Les thèses binômées doivent favoriser la fertilisation croisée et aboutir à des travaux en commun. Cela se fait à deux niveaux. D’abord, au niveau des encadrants : il faut penser la collaboration entre les deux disciplines. Le premier travail repose donc sur les équipes encadrantes qui identifient les sujets et souhaitent réunir leurs expertises. Ensuite, au niveau du recrutement : il faut trouver des étudiants ayant une appétence pour l’interdisciplinarité.
Puis, il est nécessaire d’intensifier les interactions. C’est pourquoi nous avons installé un comité de suivi. L’objectif est d’aboutir à des publications de haut niveau dans les deux domaines, et pour le cas en cours en informatique et en sciences économiques.
Quel financement ?
Il ne faut pas prendre l’argent sur les financements de doctorat classiques, car cela suscite des réticences dans les disciplines. Nous avons donc eu recours à du mécénat non fléché, via notre programme Dauphine numérique. À l’échelle de PSL, des fonds issus de l’appel à projets Excellences sont fléchés pour ce dispositif. Au total, cela revient au coût de financement de deux thèses, soit 216 000 euros.
Quelles différences avec une thèse classique, notamment en matière de soutenance ?
Pour l’instant, nous n’avons pas encore réfléchi à des modalités spécifiques pour la soutenance, mais cela pourrait prendre la forme d’une invitation. Il faut toutefois garder de la souplesse et ne pas alourdir un système qui n’en a pas besoin.
Pourquoi est-ce important de soutenir l’interdisciplinarité ?

Les sciences évoluent en permanence et les grandes avancées naissent souvent à l’intersection de plusieurs disciplines. Prenons l’exemple de l’intelligence artificielle, un domaine que je connais bien : dès son origine, il résulte d’un croisement entre mathématiques, informatique, traitement du signal, sciences cognitives et économie. D’ailleurs, l’un de ses pères fondateurs, Herbert Simon, a reçu le prix Nobel d’économie en 1978, illustrant cette interdisciplinarité intrinsèque.

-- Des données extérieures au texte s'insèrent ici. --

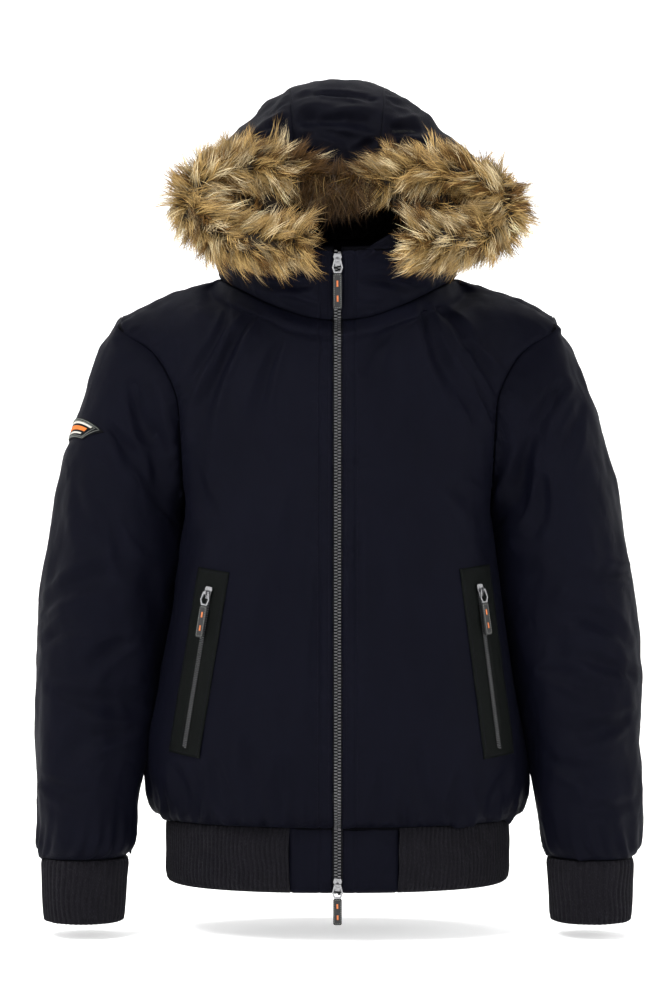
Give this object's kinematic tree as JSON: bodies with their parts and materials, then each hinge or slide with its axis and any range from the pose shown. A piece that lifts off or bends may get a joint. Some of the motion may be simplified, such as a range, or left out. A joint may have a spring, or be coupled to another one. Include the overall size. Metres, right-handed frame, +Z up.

Aujourd’hui, l’IA bouleverse les pratiques scientifiques dans de nombreux domaines, comme en témoignent les prix Nobel 2024 : Geoffrey Hinton et John Hopfield en physique, Demis Hassabis, John Jumper et David Baker en chimie, et Daron Acemoglu en économie dont les travaux sur l’impact de l’IA sur le travail font référence.
De la physique quantique et la chimie à la biologie et aux mathématiques, en passant par l’économie et la physique, l’exploration des zones d’intersection entre disciplines donne naissance à des percées majeures. Ces avancées de rupture finissent souvent par structurer de nouveaux champs scientifiques à part entière.
Quelles ont été les principales difficultés au démarrage ?
La thèse en économie-gestion avait débuté un peu avant celle en informatique, mais cela n’a pas été trop gênant.
Nous sommes encore en phase d’expérimentation. À terme, nous aimerions élargir ce dispositif à des collaborations plus proches du monde industriel, afin de favoriser davantage de transferts de connaissances. Il est aussi essentiel de démontrer que ce modèle fonctionne. Si nous réussissons, d’autres universités pourront s’en saisir.
Une vice-présidente recherche d’une université parisienne nous a d’ailleurs sollicités pour que nous lui présentions le dispositif. L’idée fait son chemin et ce modèle plaît. Les retours sont très enthousiastes, mais des moyens supplémentaires sont nécessaires. C’est l’un des premiers freins à son développement.
Enfin, il faut un travail important au niveau de la gouvernance de l’université pour favoriser les mariages entre différentes équipes et organiser un recrutement simultané.